The goal is to help people connect cause and effect, said student Karen Buckle, likening it to the health warnings on cigarette packages.
"It's quite possibly one of the cheapest climate interventions on the planet," she said.

The Toronto-based environmental group Our Horizon, which has the motto: Think global. Act municipal, came up with the idea.
Our Horizon describes climate change as the "greatest challenge of our time," with carbon dioxide levels the highest they have ever been in human history.
The group wants Canadians to lobby their municipal governments to adopt the warning labels.

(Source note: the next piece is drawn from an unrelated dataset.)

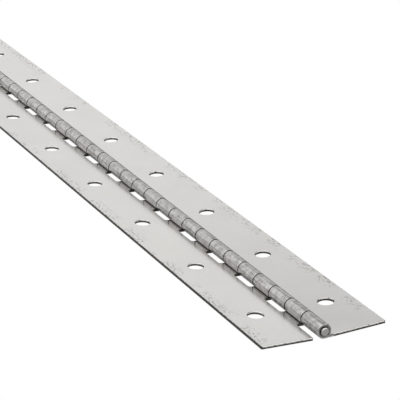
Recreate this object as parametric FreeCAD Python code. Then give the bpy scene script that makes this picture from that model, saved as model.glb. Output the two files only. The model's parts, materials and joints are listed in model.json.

One proposed label has a picture of a caribou and a fawn with the message: Use of this fuel product contributes to climate change which may put up to 30 per cent of species at a likely risk of extinction.
Another one states: Use of this fuel product contributes to climate change which may cause drought and famine.
"Really, what the warning labels are trying to get at is to individuals' hearts and try to pull on that moral conscience," said Buckle.
The pitch by the university students to Fredericton council comes just days after the United Nations's panel on climate change issued dire warnings.
Student Nicholas Decarie says the warning labels are a small action to wake people up.
"We're not expecting people to stop driving overnight, that would be unreasonable of us," he said.
"But we are hoping that they make more positive choices — Perhaps I don't need to drive today, perhaps I can just walk, or take public transport and lessen my carbon footprint."
A Fredericton committee is now looking into whether a city bylaw could, or should be put into place.